» What is expected: Separate out the lines that hold "Vector".

» Data block:
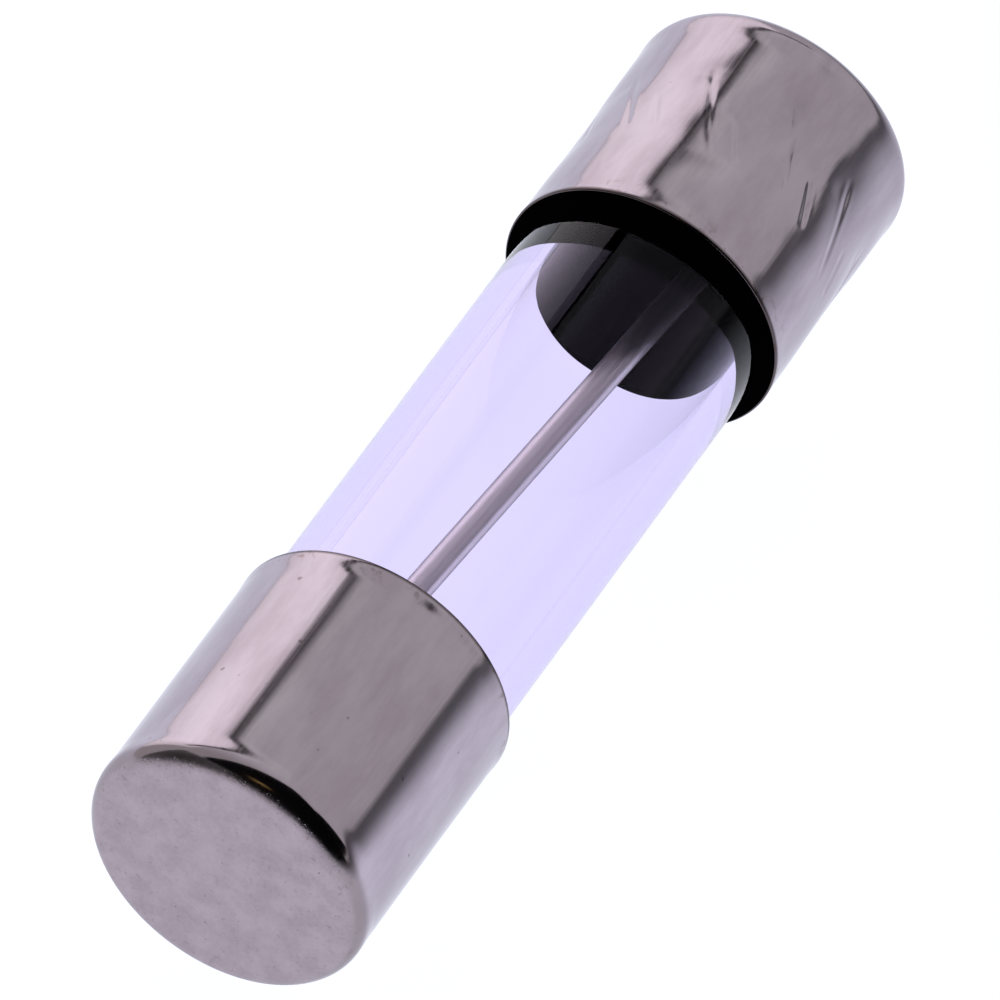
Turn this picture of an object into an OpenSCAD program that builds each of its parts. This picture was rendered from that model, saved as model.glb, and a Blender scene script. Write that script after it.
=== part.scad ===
// Miniature glass cartridge fuse: a glass tube, two pressed metal caps, one fuse wire,
// and the solder and sealing compound that hold them together.
//
// The fuse lies along X with its middle at the origin. The plain cap is at -X and the
// stamped cap at +X. All sizes are in millimetres.

/* [Fuse] */
// Length over both caps
fuse_length = 20; // [18:0.5:32]

/* [End caps] */
// Outside diameter of a cap's barrel
cap_diameter = 5.2; // [5:0.05:6.5]
// Thickness of the cap's sheet metal
cap_wall = 0.2; // [0.15:0.01:0.3]
// Length of the plain cap
plain_cap_length = 5.35; // [4.5:0.05:6.5]
// Length of the stamped cap
stamped_cap_length = 5.05; // [4.5:0.05:6.5]
// Outside radius of the corner between a cap's barrel and its closed face
corner_radius = 0.4; // [0.32:0.01:0.5]
// How far the pressed corner stands proud of the barrel
corner_swell = 0.01; // [0.005:0.005:0.06]
// Length over which the barrel swells out to the corner
swell_length = 0.3; // [0.1:0.05:0.5]
// How far the mouth flares out beyond the barrel
mouth_flare = 0.01; // [0.005:0.005:0.08]
// Length of the flared stretch at the mouth
flare_length = 0.4; // [0.2:0.05:1.2]
// Radius of the rounded metal edge at the mouth
edge_radius = 0.03; // [0.02:0.005:0.06]

/* [Stamped marks] */
// Number of marks around the stamped cap; each is a long stroke, a short stroke and a dimple
mark_count = 10; // [4:1:12]
// Length of the long stroke
long_stroke = 2; // [1.2:0.1:2.2]
// Length of the short stroke
short_stroke = 1; // [0.6:0.1:1.2]
// Width of both strokes
stroke_width = 0.12; // [0.08:0.01:0.2]
// Depth of a mark below the barrel
mark_depth = 0.035; // [0.01:0.005:0.06]
// Slant of a stroke away from the fuse's length, in degrees
stroke_slant = 26; // [0:1:30]
// Diameter of the dimple
dimple_diameter = 0.3; // [0.2:0.05:0.4]

/* [Sealing compound] */
// Thickness of the compound between a cap's barrel and the glass
seal_thickness = 0.075; // [0.05:0.005:0.15]
// How far the compound reaches out of the plain cap, along the glass
plain_seal_creep = 0.05; // [0.02:0.01:0.6]
// How far the compound reaches out of the stamped cap, along the glass
stamped_seal_creep = 0.3; // [0.02:0.01:0.6]

/* [Glass tube] */
// Wall thickness of the glass
glass_wall = 0.5; // [0.35:0.05:0.8]
// Gap between the end of the glass and the inside of the cap's closed face
glass_end_gap = 0.3; // [0.2:0.05:0.6]
// Radius of the fire-polished edges of the glass
glass_edge = 0.12; // [0.05:0.01:0.15]

/* [Fuse wire] */
// Diameter of the wire
wire_diameter = 0.5; // [0.05:0.05:0.6]
// How far the wire is off the tube's axis where it enters a cap's solder
wire_offset = 0.76; // [0:0.02:0.8]

/* [Solder] */
// Depth of the solder that stands in the end of the tube
solder_depth = 0.9; // [0.4:0.1:1.5]
// Height of the solder's domed surface
solder_dome = 0.5; // [0.2:0.1:0.8]

/* [Hidden] */
$fn = 96;

half_length = fuse_length / 2;
cap_radius = cap_diameter / 2;
bore_radius = cap_radius - cap_wall;
corner_reach = cap_radius + corner_swell;
mouth_reach = cap_radius + mouth_flare;
mouth_bore_radius = mouth_reach - 2 * edge_radius;
cavity_end = half_length - cap_wall;

glass_radius = bore_radius - seal_thickness;
glass_bore_radius = glass_radius - glass_wall;
glass_end = cavity_end - glass_end_gap;

wire_end = glass_end + glass_end_gap / 3;
wire_turn = atan2(wire_offset, wire_end);
wire_length = 2 * wire_end / cos(wire_turn);

solder_level = glass_end - solder_depth;
dome_radius = (pow(glass_bore_radius, 2) + pow(solder_dome, 2)) / (2 * solder_dome);

nickel = [0.74, 0.7, 0.73];
clear_glass = [0.87, 0.86, 0.98, 0.35];
tinned_wire = [0.58, 0.55, 0.6];
soft_solder = [0.66, 0.66, 0.68];
black_seal = [0.05, 0.05, 0.06];

// Turns a half section, drawn as distance from the axis against place along it, into a
// solid of revolution about the X axis.
module turned() rotate([0, 90, 0]) rotate_extrude() children();

// The pieces of each end are drawn at +X. This puts them at -X.
module at_plain_end() mirror([1, 0, 0]) children();

// A rectangular stretch of a half section
module band(inner, outer, low, high) translate([inner, low]) square([outer - inner, high - low]);

// Half section of everything inside the cap's outer surface
module cap_outside(mouth) {
    corner_at = half_length - corner_radius;
    polygon([
        [0, mouth], [mouth_reach - edge_radius, mouth], [mouth_reach - edge_radius, mouth + edge_radius],
        [mouth_reach, mouth + edge_radius], [cap_radius, mouth + flare_length],
        [cap_radius, corner_at - swell_length], [corner_reach, corner_at], [0, corner_at]
    ]);
    translate([mouth_reach - edge_radius, mouth + edge_radius]) circle(edge_radius);
    translate([corner_reach - corner_radius, corner_at]) circle(corner_radius);
    band(0, corner_reach - corner_radius, corner_at, half_length);
}

// Half section of the space inside a cap, running out past its mouth
module cap_cavity(mouth) {
    inner_corner = corner_radius - cap_wall;
    polygon([
        [0, mouth], [mouth_bore_radius, mouth], [mouth_bore_radius, mouth + edge_radius],
        [bore_radius, mouth + flare_length], [bore_radius, cavity_end - inner_corner],
        [0, cavity_end - inner_corner]
    ]);
    translate([bore_radius - inner_corner, cavity_end - inner_corner]) circle(inner_corner);
    band(0, bore_radius - inner_corner, cavity_end - inner_corner, cavity_end);
}

module end_cap(length) {
    mouth = half_length - length;
    turned() difference() {
        cap_outside(mouth);
        cap_cavity(mouth);
    }
}

// A cut into the barrel's top: place along the fuse, then place around it, in degrees
module pressed_at(along, around) rotate([around, 0, 0])
    translate([along, 0, cap_radius - mark_depth]) children();

module stroke(length) rotate([0, 0, stroke_slant])
    translate([-length / 2, -stroke_width / 2, 0]) cube([length, stroke_width, 1]);

// A row of slanted strokes and dimples pressed into the middle of the barrel, all the way round
module stamped_marks(length) {
    middle = half_length - length / 2;
    step = 360 / mark_count;
    for (i = [0 : mark_count - 1]) {
        pressed_at(middle, i * step) stroke(long_stroke);
        pressed_at(middle - (long_stroke - short_stroke) / 3, (i + 0.45) * step) stroke(short_stroke);
        pressed_at(middle + short_stroke / 2, (i + 0.7) * step) cylinder(h = 1, d = dimple_diameter);
    }
}

module plain_end_cap() color(nickel) at_plain_end() end_cap(plain_cap_length);

module stamped_end_cap() color(nickel) difference() {
    end_cap(stamped_cap_length);
    stamped_marks(stamped_cap_length);
}

module glass_tube() color(clear_glass) turned() {
    inner = glass_bore_radius;
    outer = glass_radius;
    band(inner, outer, glass_edge - glass_end, glass_end - glass_edge);
    band(inner + glass_edge, outer - glass_edge, -glass_end, glass_end);
    for (edge_at = [glass_edge - glass_end, glass_end - glass_edge], r = [inner + glass_edge, outer - glass_edge])
        translate([r, edge_at]) circle(glass_edge);
}

// The straight wire lies level and crosses the tube's axis at its middle.
module wire_shape() rotate([0, 0, -wire_turn]) rotate([0, 90, 0])
    cylinder(h = wire_length, d = wire_diameter, center = true);

module fuse_wire() color(tinned_wire) wire_shape();

// Solder at the +X end: a domed plug in the tube, and a layer between the glass and the cap
module solder_fill() turned() {
    intersection() {
        band(0, glass_bore_radius, solder_level - solder_dome, glass_end);
        translate([0, solder_level - solder_dome + dome_radius]) circle(dome_radius);
    }
    intersection() {
        band(0, bore_radius, glass_end, cavity_end);
        cap_cavity(0);
    }
}

module plain_end_solder() color(soft_solder) difference() {
    at_plain_end() solder_fill();
    wire_shape();
}

module stamped_end_solder() color(soft_solder) difference() {
    solder_fill();
    wire_shape();
}

// Compound that fills the ring between glass and cap, and creeps out along the glass
module seal_ring(length, creep) {
    mouth = half_length - length;
    turned() polygon([
        [glass_radius, mouth - creep], [mouth_bore_radius, mouth + edge_radius],
        [bore_radius, mouth + flare_length], [bore_radius, glass_end - glass_edge],
        [glass_radius, glass_end - glass_edge]
    ]);
}

module plain_end_seal() color(black_seal) at_plain_end() seal_ring(plain_cap_length, plain_seal_creep);

module stamped_end_seal() color(black_seal) seal_ring(stamped_cap_length, stamped_seal_creep);

glass_tube();
plain_end_cap();
stamped_end_cap();
fuse_wire();
plain_end_solder();
stamped_end_solder();
plain_end_seal();
stamped_end_seal();
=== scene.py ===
"""A miniature glass cartridge fuse: glass tube, two nickel-plated caps, fuse wire, solder and
black sealing compound, on a white table with a painted pool of light, in soft studio light.

The fuse lies along X with its middle at the origin: plain cap at -X, stamped cap at +X.
Shapes are worked out in millimetres and made in metres.
"""
import math

import bmesh
import bpy
import numpy as np
from mathutils import Matrix, Vector


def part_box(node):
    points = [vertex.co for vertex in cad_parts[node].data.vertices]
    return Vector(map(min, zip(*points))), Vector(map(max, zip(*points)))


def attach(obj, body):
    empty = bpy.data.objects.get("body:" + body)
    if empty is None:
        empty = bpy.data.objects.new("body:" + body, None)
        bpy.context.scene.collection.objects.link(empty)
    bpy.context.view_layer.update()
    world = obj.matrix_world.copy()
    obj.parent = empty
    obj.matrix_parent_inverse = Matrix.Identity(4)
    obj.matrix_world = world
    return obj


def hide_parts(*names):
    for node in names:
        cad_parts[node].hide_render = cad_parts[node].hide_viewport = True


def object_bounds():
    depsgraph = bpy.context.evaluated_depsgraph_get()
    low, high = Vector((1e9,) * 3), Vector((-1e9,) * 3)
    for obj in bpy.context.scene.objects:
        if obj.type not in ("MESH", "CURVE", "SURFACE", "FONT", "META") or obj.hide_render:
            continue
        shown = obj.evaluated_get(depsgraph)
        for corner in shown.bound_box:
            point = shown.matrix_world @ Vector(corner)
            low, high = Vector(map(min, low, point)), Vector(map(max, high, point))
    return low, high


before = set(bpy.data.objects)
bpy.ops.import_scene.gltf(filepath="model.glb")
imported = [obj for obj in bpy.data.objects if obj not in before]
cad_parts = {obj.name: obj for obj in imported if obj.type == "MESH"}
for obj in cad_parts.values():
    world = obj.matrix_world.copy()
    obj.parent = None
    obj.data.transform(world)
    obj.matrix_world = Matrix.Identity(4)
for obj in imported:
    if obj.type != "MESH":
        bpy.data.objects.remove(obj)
cad_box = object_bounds()

MM = 0.001

# ---------------------------------------------------------------- sizes, in millimetres


def node_span(node):
    """Where a node starts and ends along X, in millimetres."""
    low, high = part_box(node)
    return low[0] / MM, high[0] / MM


HALF_LENGTH = cad_box[1][0] / MM
PLAIN_MOUTH = -node_span("plain_end_cap")[1]
STAMPED_MOUTH = node_span("stamped_end_cap")[0]
GLASS_END = node_span("glass_tube")[1]
GLASS_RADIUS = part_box("glass_tube")[1][2] / MM
GLASS_WALL = 0.5
GLASS_BORE = GLASS_RADIUS - GLASS_WALL
GLASS_EDGE = 0.12

MOUTH_FLARE = 0.01
CORNER_SWELL = 0.01
CAP_RADIUS = cad_box[1][2] / MM - max(MOUTH_FLARE, CORNER_SWELL)
CAP_WALL = 0.2
CAP_BORE = CAP_RADIUS - CAP_WALL
CORNER_RADIUS = 0.4
SWELL_LENGTH = 0.3
FLARE_LENGTH = 0.4
LIP_RADIUS = 0.03
CORNER_START = HALF_LENGTH - CORNER_RADIUS
INNER_END = HALF_LENGTH - CAP_WALL
INNER_CORNER = CORNER_RADIUS - CAP_WALL

# The barrel waves in and out by UNEVENNESS, and is drawn in by PRESSED_IN to stay in its box.
UNEVENNESS = 0.004
PRESSED_IN = 0.006

WIRE_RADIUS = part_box("fuse_wire")[1][2] / MM
WIRE_END = 9.6
WIRE_OFFSET = 0.76
WIRE_BOW = 0.012
WIRE_DRAWN_IN, WIRE_UNEVENNESS = 0.004, 0.006

# How far solder and compound reach into the glass, so that no gap shows at the bond
WETTING = 0.002
SOLDER_TOP = 8.1
SOLDER_DOME = 0.5
SOLDER_CLIMB, CLIMB_WIDTH = 0.3, 0.12
SOLDER_WRINKLE = 0.02
SEAL_BELOW_LIP = 0.006
SEAL_HOLLOW = 2.2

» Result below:
from mathutils import Matrix, Vector
    return Vector(map(min, zip(*points))), Vector(map(max, zip(*points)))
    low, high = Vector((1e9,) * 3), Vector((-1e9,) * 3)
            point = shown.matrix_world @ Vector(corner)
            low, high = Vector(map(min, low, point)), Vector(map(max, high, point))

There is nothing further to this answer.